Many people, at least those who were alive during the Cold War, are probably vaguely aware that Lithuania was once a part of the Soviet Union, under Communist control. People were forced to speak Russian—I haven’t met that many people from Lithuania, but all the ones I have met have spoken very good Russian. What people forget is that Lithuania was also a part of the Russian Empire. I’m very impressed (and happy, of course) that they managed to keep their language alive. I’m not an expert on language policies in the Baltic states, but from what little I know on the subject of language policies in the Russian Empire and the Soviet Union is that the powers that be weren’t often accommodating towards minority languages. I’m pretty sure Ukrainian and Belarusian were outright banned at various points in history (one could argue that Belarusian has never really recovered from this), and I wouldn’t be surprised if Lithuanian was banned, too. It’s great the language has managed to survive, as there’s nothing sadder than a language going extinct, in my opinion.

I definitely need to read more about Lithuania, so if anyone has any suggestions for books, please me know. And, of course, this post wouldn’t be complete without wishing this fabulous country a happy independence day—in multiple languages.

Happy Independence Day, Lithuania! Su gimtadieniu, Lietuva! С днем независимости, Литва!

Photo source


7 thoughts on “Happy Independence Day, Lithuania!

  1. All the little countries the Russian Empire (and then the Soviet Empire) gobbled up had to fight for the existence of their languages, which were forbidden due to the process of russification. They even had to fight for their own existence, as huge chunks of native populations were forcibly moved to Siberia, Kazakhstan, or other remote parts of the empire, and different populations brought instead to colonize.
    It was very brutal. And the Russians are still meddling in the life of those countries, while at the same time crying wolf over the perceived injustices perpetrated against their own Russian-speaking minority in Ukraine.
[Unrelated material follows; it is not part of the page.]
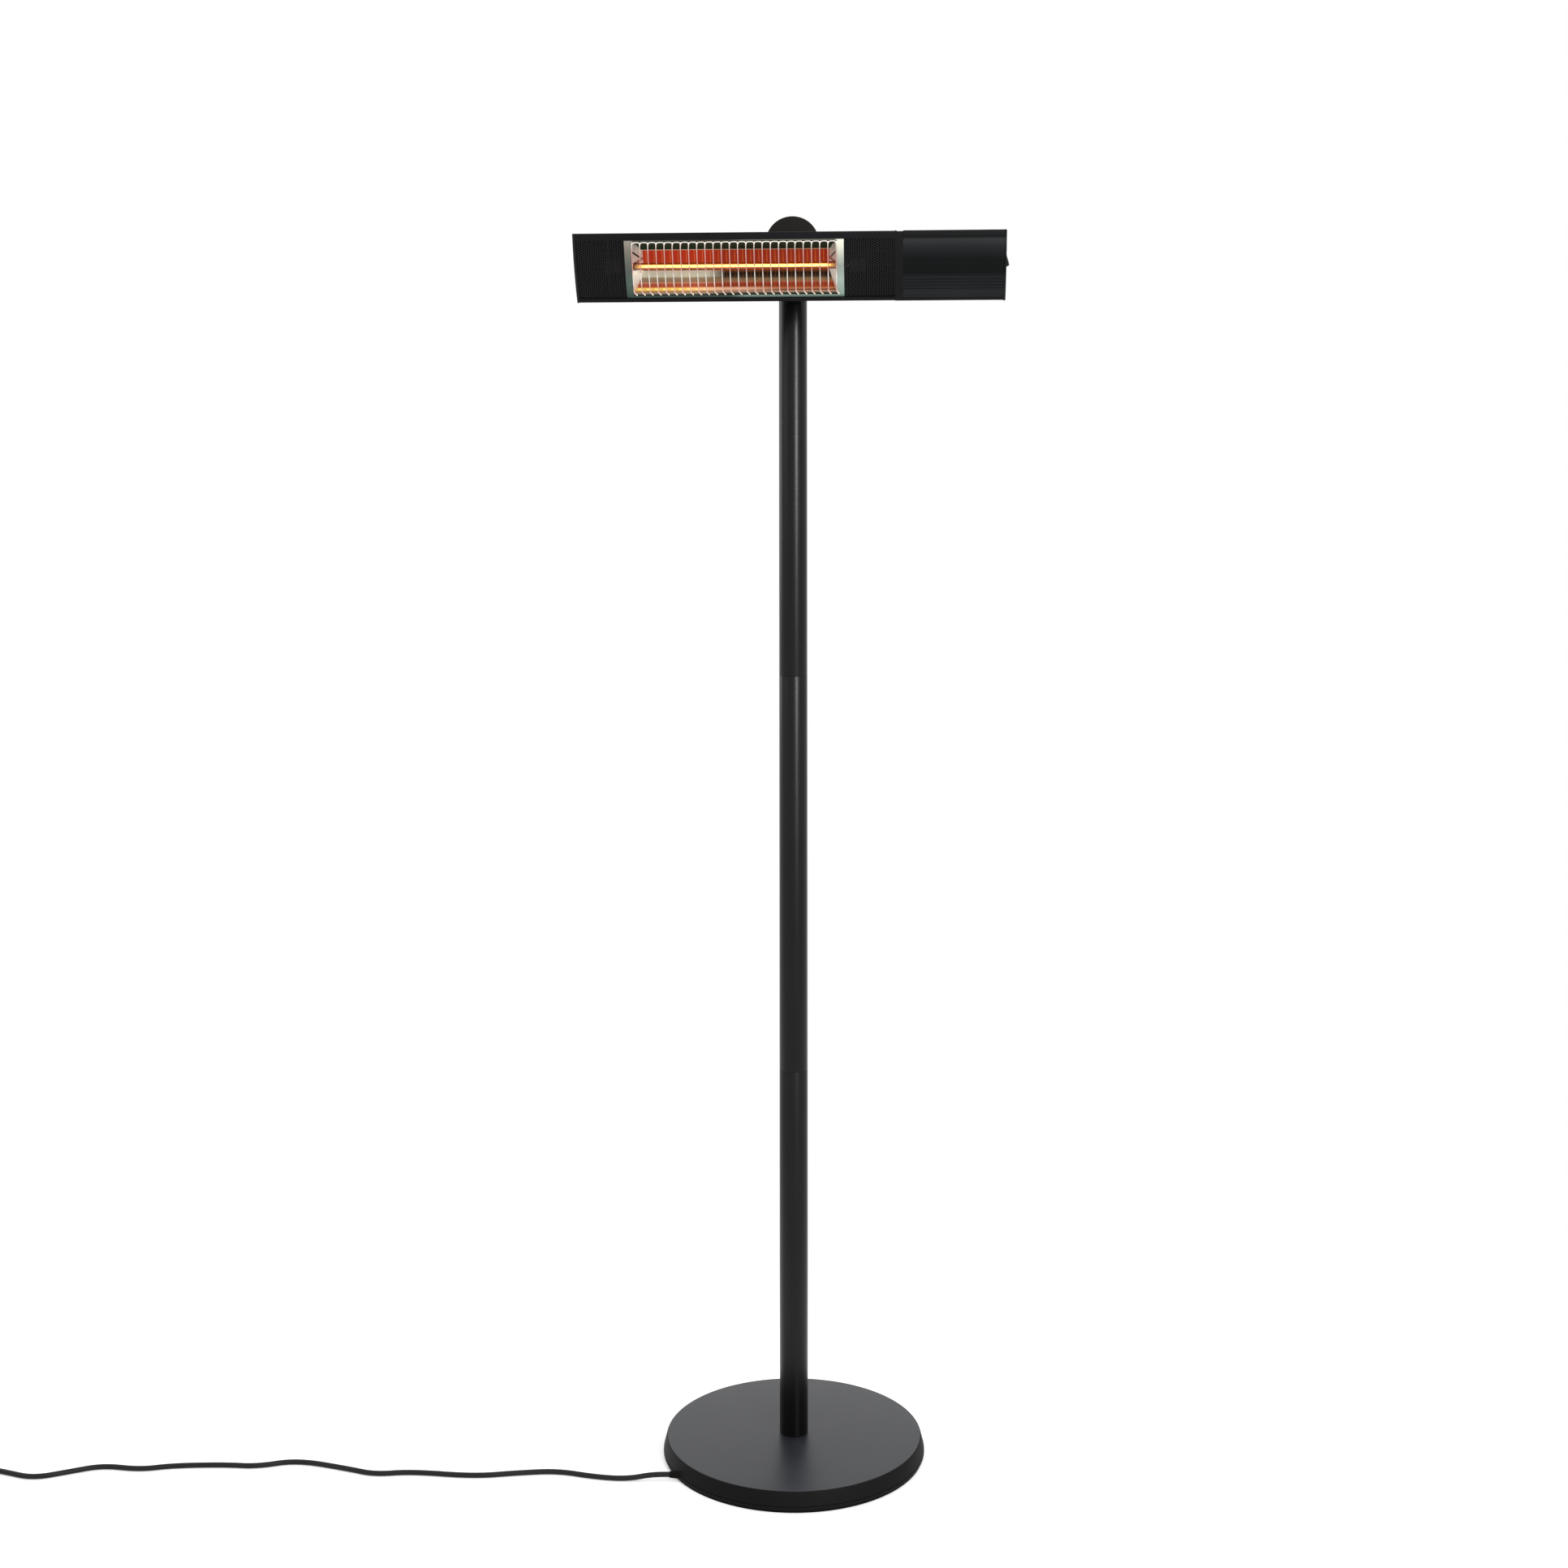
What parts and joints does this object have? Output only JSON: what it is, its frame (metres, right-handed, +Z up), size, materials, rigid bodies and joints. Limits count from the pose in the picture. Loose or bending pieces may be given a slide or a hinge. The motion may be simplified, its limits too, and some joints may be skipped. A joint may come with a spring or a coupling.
{
  "type": "infrared patio heater tower",
  "caption": "Free-standing infrared heater: round weighted base, tall round pole and a long tilting head with a reflector, glowing quartz tube, wire guard and rocker switch.",
  "frame": {"origin": "on the floor under the pole's axis, at the centre of the round base", "axes": "+Z up along the pole, X along the heater head with the switch at +X, the window looks towards -Y and down"},
  "size_m": [1.6026, 0.3952, 1.7504],
  "materials": {
    "powder_coat": "fine satin textured powder coat",
    "black_plastic": "satin moulded plastic",
    "rocker_black": "glossy moulded plastic",
    "black_rubber": "matt rubber",
    "cord_rubber": "matt rubber sheath",
    "chrome_wire": "bright chrome",
    "polished_aluminium": "polished",
    "satin_aluminium": "satin anodised",
    "quartz": "clear heat tinted quartz",
    "hot_filament": "glowing",
    "ceramic_white": "unglazed white",
    "zinc_steel": "zinc plated",
    "black_steel": "black zinc",
    "cast_weight": "raw cast",
    "plated_pin": "nickel plated",
    "wire_silicone": "heat resistant sleeve"
  },
  "bodies": {
    "stand": {"base_cover": "powder_coat", "base_weight": "cast_weight", "base_plate": "black_steel", "foot_ring": "black_rubber", "plate_screws": "zinc_steel", "pole_hub": "zinc_steel", "hub_screws": "zinc_steel", "pole_lower": "powder_coat", "pole_middle": "powder_coat", "pole_upper": "powder_coat", "joint_sleeve_lower": "zinc_steel", "joint_sleeve_upper": "zinc_steel", "top_fitting": "powder_coat", "lead_bush": "black_rubber", "tilt_fork": "powder_coat", "fork_screws": "black_steel", "tilt_bolt": "zinc_steel", "knob_washer": "zinc_steel", "inner_lead": "cord_rubber", "cord_grommet": "black_rubber", "cord_lead": "cord_rubber", "cord_coil": "cord_rubber", "plug_body": "black_rubber", "plug_pins": "plated_pin"},
    "knob": {"tilt_knob": "black_plastic"},
    "head": {"head_housing": "powder_coat", "control_housing": "black_plastic", "control_cover": "black_plastic", "end_cap_left": "black_plastic", "end_cap_right": "black_plastic", "end_cap_screws": "black_steel", "mesh_panel_left": "black_steel", "mesh_panel_right": "black_steel", "window_frame": "satin_aluminium", "reflector": "polished_aluminium", "reflector_end_left": "polished_aluminium", "reflector_end_right": "polished_aluminium", "quartz_tube": "quartz", "filament": "hot_filament", "tube_cap_left": "ceramic_white", "tube_cap_right": "ceramic_white", "tube_bracket_left": "zinc_steel", "tube_bracket_right": "zinc_steel", "wire_guard": "chrome_wire", "tilt_lug": "powder_coat", "lug_screws": "black_steel", "head_gland": "black_plastic", "terminal_block": "black_plastic", "terminal_screws": "zinc_steel", "inner_wires": "wire_silicone", "switch_body": "black_plastic"},
    "rocker": {"switch_rocker": "rocker_black"}
  },
  "joints": [
    {"name": "head_tilt", "type": "hinge", "parent": "stand", "child": "head", "pos_m": [0, -0.0444, 1.7063], "axis": [1, 0, 0], "range_deg": [-27, 18]},
    {"name": "knob_turn", "type": "hinge", "parent": "stand", "child": "knob", "pos_m": [0, -0.0444, 1.7063], "axis": [1, 0, 0], "range_deg": [-180, 0]},
    {"name": "switch_rock", "type": "hinge", "parent": "head", "child": "rocker", "pos_m": [0.29155, -0.0952, 1.68266], "axis": [0, 0.891, 0.454], "range_deg": [0, 18]}
  ]
}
    1. The notion that national languages were forbidden during the Soviet time is a blatant lie and propanganda. Especially in the case of Baltic languages. From my own experience, I visited Lithuanina in 1986, I know that everything was written and spoken in the local language. There was no trace of Russian at all. As to Russification it is largely a myth. On the contrary the Baltic countries during all the Soviet time, especially in the last decade of it, have undergone a gradual process of elimination of the Russian language from the public sphere. Google the web, read wikipedia, find sources before making such unfounded statements.
      In that regard I have a question: what source of information do you rely upon? Is it just general Russophobia or you are really taught that way in school?
      As for those as you say “perceived” injustices commited during the period of the Ukrainian independence, I would like to say that it would be a good idea to establish a museum of the Ukrainian occupation in the Crimea where all the evidences would be displayed, including Ukrainian language laws, school textbooks and other hateful anti-Russian propaganda pieces.


      1. My Russian professor, who was born and raised in Western Ukraine, told me that people there were allowed to have their education in Ukrainian, if they wanted. He chose to go to school in Russian and implied that the quality of the Ukrainian education was subpar, though. I know those local languages are still spoken in the Baltics—but a ton of people had to learn Russian, too!


  2. Do you know how much effort was made by the Soviet authorities to preserve minorities languages? That was a deliberate policy to support minor ethnicities, sometimes at the expense of the Russian. The Soviet Union was a strange empire indeed. Instead of trying to eliminate all traces of diversity it was in fact cultivating it.


    1. Have you read Terry Martin’s The Affirmative Action Empire by any chance? I’m pretty sure that’s his thesis in that book. Not that I’ve read it, but I had a professor who used to talk about it a lot.


  3. No, I have not. Actually I don’t need to. I lived under the system and have therefore first hand experience of what it was like.